_RECORDS_:
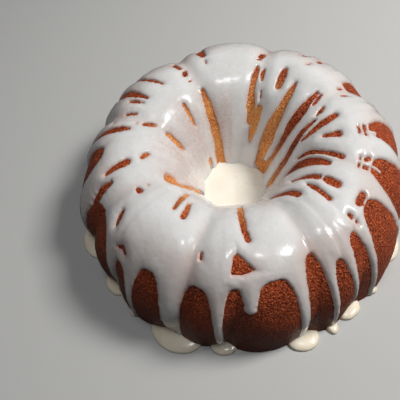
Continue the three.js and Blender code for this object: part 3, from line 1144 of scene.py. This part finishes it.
@dataclass(frozen=True)
class PouredCoat:
    """The coat of glaze: thin and round at its edges, thicker inwards, smoother than the grooves."""

    columns: int = 616
    row_places: tuple[int, ...] = (0, 26, 112, 153)
    row_runs: tuple[float, ...] = (0.0, 50.0, 134.0, 201.0)
    under_rows: int = 7
    edge_height: float = 1.0
    edge_width: float = 1.0
    edge_slack: float = 0.02
    full_height: float = 2.2
    swell: float = 3.2
    least_height: float = 0.5
    level_width: float = 2.6
    level_width_low: float = 2.8
    level_from: float = 40.0
    level_to: float = 85.0
    level_reach: float = 3.0
    level_samples: int = 49
    crease_depth: float = 1.7
    crease_width: float = 5.5
    crease_band: Band = Band(44.0, 64.0, 112.0, 142.0)
    waves: Ripple = Ripple(24.0, 0.3, 11.0)
    dimples: Ripple = Ripple(6.0, 0.07, 29.0)
    wobble: Ripple = Ripple(8.0, 0.4, 3.0)
    crumble: Ripple = Ripple(2.6, 0.4, 9.0)
    foot_flare: float = 1.2
    foot_flare_run: float = 3.0
    hidden: float = -1.5
    under: float = -3.0
    snap: float = 0.46
    step: float = 0.2
    least_steep: float = 0.25

    def _levelled(self, form: RingForm, angle: Array, run: Array) -> Array:
        """Measure how much the glaze levels the flutes out: fuller in the grooves, thinner on crests.

        Args:
            form: The ring under the glaze.
            angle: Degrees round the axis.
            run: The run of each point.

        Returns:
            What levelling adds to the glaze's height.
        """
        low_share = 1.0 - smoothstep(run, self.level_from, self.level_to)
        width = self.level_width + (self.level_width_low - self.level_width) * low_share
        offsets = np.linspace(-self.level_reach, self.level_reach, self.level_samples)
        weights = np.exp(-(offsets**2) / 2)
        scale = form.per_degree(run)
        blurred = sum(
            weight * form.flutes.inset(angle + offset * width / scale, run)
            for offset, weight in zip(offsets, weights)
        )
        depth = form.flutes.inset(angle, run) - blurred / weights.sum()
        return depth * form.flutes.share(run, form.line)

    def _row_height(self, run: Array) -> Array:
        """Measure how much run one row of the sheet takes.

        Args:
            run: The run of each point.

        Returns:
            The height of a row at each point.
        """
        rows = np.interp(run, self.row_runs, self.row_places)
        below, above = (np.interp(rows + side, self.row_places, self.row_runs) for side in (-0.5, 0.5))
        return above - below

    def _snapped(
        self, form: RingForm, glaze: GlazeMap, angle: Array, run: Array
    ) -> tuple[Array, Array, Array]:
        """Move the points nearest to the glaze's edge onto it.

        Args:
            form: The ring under the glaze.
            glaze: Where the glaze is.
            angle: Degrees round the axis.
            run: The run of each point.

        Returns:
            The moved angles and runs, and how far inside the glaze each is.
        """
        scale = form.per_degree(run)
        place = form.at(angle, run)
        uneven = self.wobble.at(place) + self.crumble.at(place)
        here = glaze.edge(form, angle, run) + uneven
        across = (glaze.edge(form, angle + self.step / scale, run) + uneven - here) / self.step
        up = (glaze.edge(form, angle, run + self.step) + uneven - here) / self.step
        steep = np.maximum(across**2 + up**2, self.least_steep)
        cell_across = scale * 360.0 / self.columns
        cell_up = self._row_height(run)
        near = np.abs(here) < (cell_across + cell_up) / 2
        ends = (run <= self.row_runs[0]) | (run >= self.row_runs[-1])
        most_across, most_up = self.snap * cell_across, self.snap * cell_up
        move_across = np.where(near, np.clip(-here * across / steep, -most_across, most_across), 0.0)
        move_up = np.where(near & ~ends, np.clip(-here * up / steep, -most_up, most_up), 0.0)
        inside = here + across * move_across + up * move_up
        return angle + move_across / scale, run + move_up, inside

    def _height(self, form: RingForm, angle: Array, run: Array, inside: Array) -> Array:
        """Work out how high the glaze stands over the crust.

        Args:
            form: The ring under the glaze.
            angle: Degrees round the axis.
            run: The run of each point.
            inside: How far inside the glaze's edge each point is.

        Returns:
            Heights in millimetres, below zero where there is no glaze.
        """
        base = form.at(angle, run)
        share = np.clip(inside / self.edge_width, 0.0, 1.0)
        lip = self.edge_height * np.sqrt(1.0 - (1.0 - share) ** 2)
        body = 1.0 - np.exp(-np.maximum(inside - self.edge_width, 0.0) / self.swell)
        full = self.full_height - self.edge_height + self._levelled(form, angle, run)
        full = full + self.waves.at(base)
        off = form.flutes.off_groove(angle, run) * form.per_degree(run) / self.crease_width
        full = full - self.crease_depth * np.exp(-(off**2)) * self.crease_band.share(run)
        flare = self.foot_flare * np.exp(-run / self.foot_flare_run)
        height = lip + (full + flare) * body + self.dimples.at(base) * share
        height = np.maximum(height, np.minimum(lip, self.least_height))
        return np.where(inside > -self.edge_slack, height, self.hidden)

    def build(self, form: RingForm, glaze: GlazeMap, thin: ThinPlaces) -> Mesh:
        """Build the mesh.

        Args:
            form: The ring under the glaze.
            glaze: Where the glaze is.
            thin: Where it is thin.

        Returns:
            The closed mesh.
        """
        top_rows = self.row_places[-1]
        last_row = top_rows + self.under_rows
        sheet = Sheet(self.columns, last_row)
        run = np.interp(sheet.row, [*self.row_places, last_row], [*self.row_runs, 0.0])
        angle = sheet.angle.copy()
        shown = (sheet.row <= top_rows) | (sheet.row == last_row)
        inside = np.full(run.shape, -FAR_AWAY)
        angle[shown], run[shown], inside[shown] = self._snapped(form, glaze, angle[shown], run[shown])
        height = np.where(shown, self._height(form, angle, run, inside), self.under)
        masks = {"thin": thin.even(form, angle, run, inside), "wall": thin.wall(angle, run)}
        return sheet.bend(form.at(angle, run, height), masks)


@dataclass(frozen=True)
class Pool:
    """The glaze that ran down the hole and set there."""

    level: float = 13.0
    columns: int = 120
    top_rows: int = 36
    side_rows: int = 4
    meniscus: float = 1.4
    meniscus_width: float = 2.6
    waves: Ripple = Ripple(11.0, 0.45, 5.0)
    into_wall: float = 0.8

    def build(self, form: RingForm) -> Mesh:
        """Build the mesh.

        Args:
            form: The ring whose hole it fills.

        Returns:
            The closed mesh.
        """
        side_end = self.top_rows + self.side_rows
        row_ends = [0, self.top_rows, side_end, side_end + self.side_rows]
        sheet = Sheet(self.columns, row_ends[-1])
        end = np.full(sheet.row.shape, form.line.end)
        slant = math.hypot(1.0, form.line.cone)
        wall = form.at(sheet.angle, end - self.level * slant, -self.into_wall)
        foot = form.at(sheet.angle, end, -self.into_wall)
        wall_radius = np.hypot(wall[:, 0], wall[:, 1])
        foot_radius = np.hypot(foot[:, 0], foot[:, 1])
        outward = np.interp(sheet.row, row_ends, [0, 1, 1, 0])
        down = np.interp(sheet.row, row_ends, [0, 0, 1, 1])
        radius = outward * (wall_radius + (foot_radius - wall_radius) * down)
        turn = np.radians(sheet.angle)
        flat = np.column_stack([radius * np.sin(turn), -radius * np.cos(turn), 0.0 * radius])
        rise = self.meniscus * np.exp(-(wall_radius - radius) / self.meniscus_width)
        flat[:, 2] = (self.level + rise + self.waves.at(flat)) * (1.0 - down)
        return sheet.bend(flat, {})


@dataclass(frozen=True)
class Puddle:
    """Glaze that ran off the cake and set on the floor against its foot."""

    first: float
    last: float
    reach: float
    height: float
    segments: int = 64
    rings: int = 32
    centre_radius: float = 121.0
    inward: float = 6.0
    fullness: float = 0.75
    uneven: float = 0.07
    uneven_scale: float = 1.3

    def build(self) -> Mesh:
        """Build the mesh: a flattened drop with its underside flat on the floor.

        Returns:
            The closed mesh.
        """
        mesh = bmesh.new()
        bmesh.ops.create_uvsphere(mesh, u_segments=self.segments, v_segments=self.rings, radius=1.0)
        middle = math.radians((self.first + self.last) / 2)
        half_width = math.radians(self.last - self.first) / 2 * self.centre_radius
        outward = self.reach - self.centre_radius
        for vert in mesh.verts:
            flat = math.hypot(vert.co.x, vert.co.y)
            spread = flat ** (self.fullness - 1.0) if flat > TINY else 0.0
            place = Vector((vert.co.x, vert.co.y, self.first)) * self.uneven_scale
            spread *= 1.0 + self.uneven * noise.noise(place)
            turn = middle + vert.co.x * spread * half_width / self.centre_radius
            side = outward if vert.co.y > 0 else self.inward
            radius = self.centre_radius + vert.co.y * spread * side
            top = self.height * max(vert.co.z, 0.0) ** self.fullness
            vert.co = Vector((radius * math.sin(turn), -radius * math.cos(turn), top)) * MM
        return mesh


NEAR_PUDDLES = (
    Puddle(-91, -76, 132.5, 4),
    Puddle(-68.5, -58.5, 128, 3.6),
    Puddle(-53.2, -48.6, 127.8, 3.4),
    Puddle(-43.5, -24.5, 134, 4.4),
    Puddle(-22.2, -13.4, 127.5, 4),
    Puddle(2.8, 13.8, 131.5, 4.4),
    Puddle(16.4, 20.6, 129.5, 3.8),
    Puddle(22.4, 31, 128, 4),
    Puddle(35.4, 39.6, 127.2, 3.8),
    Puddle(48.5, 60, 128.4, 4.2),
)


@dataclass(frozen=True)
class RingCake:
    """The whole cake, built piece by piece."""

    form: RingForm = RingForm()
    far_side: FarSide = FarSide()
    ring: BakedRing = BakedRing()
    coat: PouredCoat = PouredCoat()
    thin: ThinPlaces = ThinPlaces()
    pool: Pool = Pool()
    crust: CrustFinish = CrustFinish()
    glaze: GlazeFinish = GlazeFinish("white_glaze", (0.74, 0.74, 0.735), (0.67, 0.665, 0.655))
    # Painted light, in part: the pool and the puddles are lighter than the coat, partly a creamier thick
    # glaze and partly brightened to stand for more light in the hole and on the shaded puddles.
    lightened_cream: GlazeFinish = GlazeFinish("pooled_glaze", (0.93, 0.89, 0.79), (0.87, 0.81, 0.69))
    lightened_settled: GlazeFinish = GlazeFinish("lightened_settled_glaze", (0.98, 0.88, 0.71), (0.92, 0.80, 0.62))

    def build(self) -> None:
        """Build every piece and dress it."""
        far_arches, far_puddles = self.far_side.make(self.form.flutes)
        glaze_map = GlazeMap((*NEAR_ARCHES, *far_arches))
        ring = Piece("baked_ring", self.crust.build(), Slot.CRUST, ("cake",))
        ring.add(self.ring.build(self.form))
        coat = Piece("poured_coat", self.glaze.build(), Slot.GLAZE, ("glaze_coat",))
        coat.add(self.coat.build(self.form, glaze_map, self.thin))
        pool = Piece("set_pool", self.lightened_cream.build(), Slot.POOLED_GLAZE, ("glaze_pool",))
        pool.add(self.pool.build(self.form))
        lightened_settled = self.lightened_settled.build()
        for number, puddle in enumerate((*NEAR_PUDDLES, *far_puddles), start=1):
            nodes = (f"glaze_puddle_{number:02d}",)
            Piece(f"set_puddle_{number:02d}", lightened_settled, Slot.GLAZE, nodes).add(puddle.build())


@dataclass(frozen=True)
class SoftLight:
    """A square area light that points at the cake. Places are metres."""

    name: str
    place: tuple[float, float, float]
    size: float
    power: float
    colour: Colour = (1.0, 1.0, 1.0)
    lights: bool = True
    glints: bool = True
    aim: tuple[float, float, float] = (0.0, 0.0, 0.04)

    def build(self) -> None:
        """Add the light to the scene."""
        data = bpy.data.lights.new(self.name, "AREA")
        data.shape = "SQUARE"
        data.size = self.size
        data.energy = self.power
        data.color = self.colour
        lamp = bpy.data.objects.new(self.name, data)
        lamp.visible_diffuse = self.lights
        lamp.visible_glossy = self.glints
        lamp.location = self.place
        towards = Vector(self.aim) - Vector(self.place)
        lamp.rotation_euler = towards.to_track_quat("-Z", "Y").to_euler()
        bpy.context.scene.collection.objects.link(lamp)


@dataclass(frozen=True)
class Studio:
    """A pale floor, soft lights and the camera, whose aim and distance are millimetres."""

    floor_radius: float = 6.0
    floor_segments: int = 96
    world_colour: Colour = (0.80, 0.82, 0.84)
    world_strength: float = 0.032
    aim: tuple[float, float, float] = (-32.0, 3.7, 0.0)
    elevation: float = 60.1
    distance: float = 361.6
    roll: float = -11.9
    focal_share: float = 433.0 / 400.0
    clip_start: float = 0.01
    lights: tuple[SoftLight, ...] = (
        SoftLight("key_light", (0.66, 0.03, 0.88), 0.28, 10.6, (1.0, 0.985, 0.96), glints=False),
        SoftLight("fill_light", (-0.05, 0.0, 1.3), 0.4, 3.9, (0.97, 0.98, 1.0), glints=False),
        SoftLight("side_glint", (0.653, -0.347, 0.92), 0.24, 5.0, (0.95, 0.97, 1.0), lights=False),
        SoftLight("top_glint", (0.039, -0.369, 1.18), 0.14, 1.5, (0.97, 0.98, 1.0), lights=False),
    )

    def _add_floor(self) -> None:
        """Add the floor."""
        mesh = bmesh.new()
        segments = self.floor_segments
        bmesh.ops.create_circle(mesh, cap_ends=True, segments=segments, radius=self.floor_radius)
        data = bpy.data.meshes.new("floor")
        mesh.to_mesh(data)
        mesh.free()
        data.materials.append(FloorFinish().build())
        floor = bpy.data.objects.new("floor", data)
        bpy.context.scene.collection.objects.link(floor)

    def _add_camera(self) -> None:
        """Add the camera, which looks down on the front of the cake."""
        tilt = math.radians(self.elevation)
        roll = math.radians(self.roll)
        forward = Vector((0.0, math.cos(tilt), -math.sin(tilt)))
        right = Vector((1.0, 0.0, 0.0))
        up = Vector((0.0, math.sin(tilt), math.cos(tilt)))
        side = math.cos(roll) * right + math.sin(roll) * up
        top = -math.sin(roll) * right + math.cos(roll) * up
        data = bpy.data.cameras.new("camera")
        data.lens = self.focal_share * data.sensor_width
        data.clip_start = self.clip_start
        camera = bpy.data.objects.new("camera", data)
        place = (Vector(self.aim) - self.distance * forward) * MM
        turned = Matrix((side, top, -forward)).transposed().to_4x4()
        camera.matrix_world = Matrix.Translation(place) @ turned
        bpy.context.scene.collection.objects.link(camera)
        bpy.context.scene.camera = camera

    def build(self) -> None:
        """Set the stage."""
        self._add_floor()
        self._add_camera()
        for light in self.lights:
            light.build()
        world = bpy.data.worlds.new("studio")
        world.use_nodes = True
        sky = world.node_tree.nodes["Background"]
        looks = {"Color": (*self.world_colour, 1.0), "Strength": self.world_strength}
        feed(world.node_tree, sky, looks)
        bpy.context.scene.world = world
        bpy.context.scene.view_settings.view_transform = "Standard"


def main() -> None:
    """Build the cake and its studio."""
    logging.basicConfig(level=logging.INFO, format="%(message)s")
    RingCake().build()
    Studio().build()


if __name__ == "__main__":
    main()
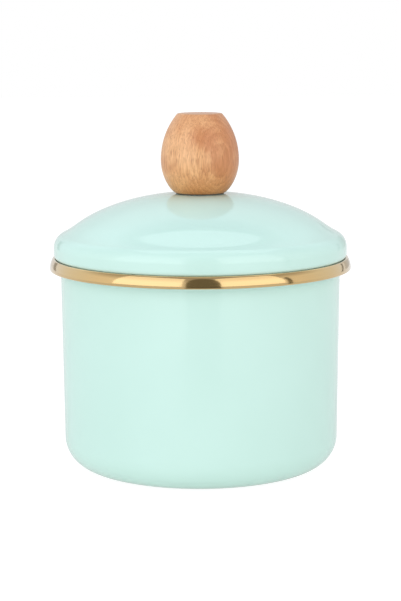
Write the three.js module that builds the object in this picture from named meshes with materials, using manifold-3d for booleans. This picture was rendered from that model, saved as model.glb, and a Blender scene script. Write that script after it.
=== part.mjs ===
// Storage container: an enamelled steel pot with a gold rim band, a domed lid and a beech knob.
// Millimetres, +Z up. The origin is the middle of the base, on the surface that the pot stands on.
import * as THREE from 'three';
import { mergeVertices } from 'three/addons/utils/BufferGeometryUtils.js';
import Module from 'manifold-3d';

const wasm = await Module();
wasm.setup();

// Facets round the large shells, round the knob and round the small hardware
const SHELL_SIDES = 48;
const KNOB_SIDES = 36;
const HARDWARE_SIDES = 24;

// Pressed steel with its enamel, and the gap that neighbours keep where they meet
const sheet = 1.2;
const seatGap = 0.3;

// Pot: a deep-drawn cup whose wall widens a little from foot to mouth and ends in a turned-out flange
const potDiameter = 140;
const wallTaper = 1.0;
const cornerRadius = 15;
const flangeHeight = 99.73;
const flangeWidth = 4.55;
const flangeAngle = THREE.MathUtils.degToRad(12);
const flangeBend = 2.0;

// Rim band: a strip rolled over the flange, with a crest, a rounded face and a lip turned under
const bandGauge = 0.5;
const bandEndRoom = 0.45;
const bandCornerInside = 0.1;
const bandCrestInside = 0.4;
const bandFaceRadius = 9.0;
const bandCrestRise = 4.35;
const bandUnderLip = 1.8;
const bandLandingInset = 0.8;

// Lid: a pressed dome with a flat seat for the knob, a round shoulder and its edge turned under
const lidOverhang = 3.35;
const lidSideRadius = 7.6;
const lidSideRise = 2.6;
const hemInside = 1.2;
const hemDrop = 0.9;
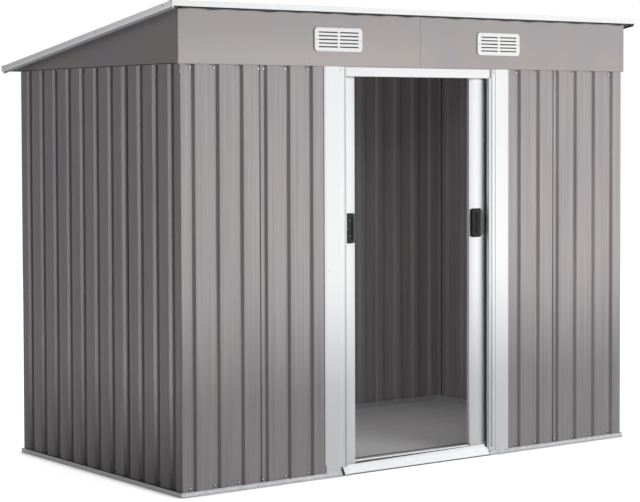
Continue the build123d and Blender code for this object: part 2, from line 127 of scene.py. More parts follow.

# Pull handles: the plate's face, its rivets in from the edge and down from the top, and where its painted
# light begins
HANDLE_PLATE_Y = -0.5575
RIVETS = ((0.0190, 0.0270), (0.0290, 0.0555), (0.0175, 0.0820))
LEFT_HANDLE_LIGHT = (-0.2950, -0.2925)
RIGHT_HANDLE_LIGHT = (0.3140, 0.3165)

# Lower track and sill: the heights where the guide lip's painted shade ends, the floor's painted shadow line,
# the ramp's folded lip
GUIDE_SHADE_EDGE = (0.0352, 0.0368)
SHADOW_LINE_Y = -0.418
RAMP_LIP_FRONT = -0.5685
RAMP_LIP_BACK = -0.5660

# Strength of the world for the light it gives, and the floor's painted shadow where it meets the shed
SKY = 0.06
CONTACT_REACH = 0.06
CONTACT_SHADOW_DARKNESS = 0.62

rng = np.random.default_rng(7)


def corner(node, high, axis):
    """One coordinate of a node's box: its low or high corner along an axis."""
    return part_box(node)[1 if high else 0][axis]


# Places of the frame that the looks start from
FRONT_Y = corner("front_wall_left", False, 1)
LEFT_X = corner("left_wall", False, 0)
RIGHT_X = corner("right_wall", True, 0)
REAR_Y = corner("rear_wall", True, 1)
WALL_BOTTOM = corner("rear_wall", False, 2)
SHEET_TOP = corner("rear_wall", True, 2)
WALL_WIDTH = RIGHT_X - LEFT_X
DOORWAY = (corner("front_wall_left", True, 0) - LEFT_X, corner("front_wall_right", False, 0) - LEFT_X)
ROOF_FRONT = corner("roof_trim_front", False, 1)
ROOF_SIDE = corner("roof_trim_right", True, 0)
ROOF_SLOPE = ROOF_FALL / (corner("roof_trim_rear", True, 1) - ROOF_FRONT)
ROOF_CROWN = ROOF_TOP + ROOF_SLOPE * ROOF_FRONT


# Meshes are a pair of points and faces, the faces being arrays of quads and of triangles

def outward(points, faces):
    """Faces of a closed mesh, turned to point outwards: the signed volume of its face fans is positive."""
    volume = 0.0
    for group in faces:
        first = points[group[:, 0]]
        for i in range(1, group.shape[1] - 1):
            volume += np.einsum("ij,ij->", first, np.cross(points[group[:, i]], points[group[:, i + 1]]))
    return points, (faces if volume > 0 else [group[:, ::-1] for group in faces])


def joined(meshes):
    """Several meshes as one."""
    starts = np.cumsum([0] + [len(points) for points, _ in meshes])
    return (np.concatenate([points for points, _ in meshes]),
            [group + start for (_, faces), start in zip(meshes, starts) for group in faces])


def piece(name, mesh, material, body="shed"):
    """Object of the shed's looks that rides on one of its bodies."""
    points, faces = mesh
    data = bpy.data.meshes.new(name)
    data.from_pydata(points.tolist(), [], [face for group in faces for face in group.tolist()])
    data.update()
    data.shade_smooth()
    data.set_sharp_from_angle(angle=math.radians(35.0))
    data.materials.append(material)
    obj = bpy.data.objects.new(name, data)
    bpy.context.scene.collection.objects.link(obj)
    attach(obj, body)
    return obj


def grid_faces(rows, columns, wrap=False):
    """Quads of a grid of rows by columns, joined round along the columns where it wraps."""
    span = columns if wrap else columns - 1
    r, c = np.meshgrid(np.arange(rows - 1), np.arange(span), indexing="ij")
    n = (c + 1) % columns
    return np.stack([r * columns + c, r * columns + n, (r + 1) * columns + n, (r + 1) * columns + c],
                    axis=-1).reshape(-1, 4)


def shell(outer, inner):
    """Closed sheet between two grids of points (rows, columns, 3), joined along their four rims."""
    rows, columns = outer.shape[:2]
    points = np.concatenate([outer, inner[:, ::-1]], axis=1).reshape(-1, 3)
    i = np.arange(columns - 1)
    ends = []
    for row, turn in ((0, -1), (rows - 1, 1)):
        start = row * 2 * columns
        ends.append(np.stack([start + i, start + i + 1, start + 2 * columns - 2 - i,
                              start + 2 * columns - 1 - i], axis=-1)[:, ::turn])
    return outward(points, [np.concatenate([grid_faces(rows, 2 * columns, wrap=True)] + ends)])


def loft(rings):
    """Closed mesh over rings of points (rings, around, 3), with its two ends closed by fans."""
    count, around = rings.shape[:2]
    points = np.concatenate([rings.reshape(-1, 3), rings[:1].mean(axis=1), rings[-1:].mean(axis=1)])
    i = np.arange(around)
    n = (i + 1) % around
    last = (count - 1) * around
    fans = np.concatenate([np.stack([n, i, np.full(around, count * around)], axis=-1),
                           np.stack([last + i, last + n, np.full(around, count * around + 1)], axis=-1)])
    return outward(points, [grid_faces(count, around, wrap=True), fans])


def bar(start, end, across, out, width, height, radius=0.0006, steps=3):
    """Bar from start to end with a rounded oblong section: width across, and height out from the line."""
    start, end, across, out = (np.asarray(v, float) for v in (start, end, across, out))
    angle = np.linspace(0.0, math.pi / 2, steps + 1)
    a, b = [], []
    for turn, ca, cb in ((0, 1, 1), (1, -1, 1), (2, -1, -1), (3, 1, -1)):
        a.append(ca * (width / 2 - radius) + radius * np.cos(angle + turn * math.pi / 2))
        b.append(cb * (height / 2 - radius) + radius * np.sin(angle + turn * math.pi / 2) + height / 2)
    section = np.concatenate(a)[:, None] * across + np.concatenate(b)[:, None] * out
    return loft(np.stack([start + section, end + section]))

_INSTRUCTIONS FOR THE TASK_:
Please reproduce exactly the lines from the first one of the records above through the line containing "of glaze: thin", both included, and nothing else.

_RESPONSE_:
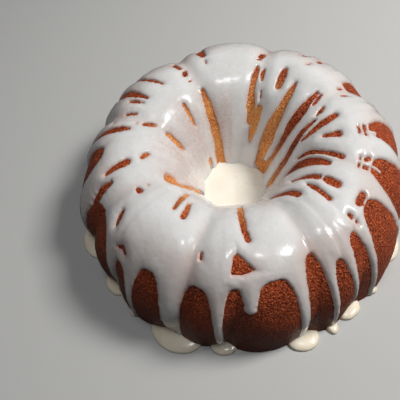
Continue the three.js and Blender code for this object: part 3, from line 1144 of scene.py. This part finishes it.
@dataclass(frozen=True)
class PouredCoat:
    """The coat of glaze: thin and round at its edges, thicker inwards, smoother than the grooves."""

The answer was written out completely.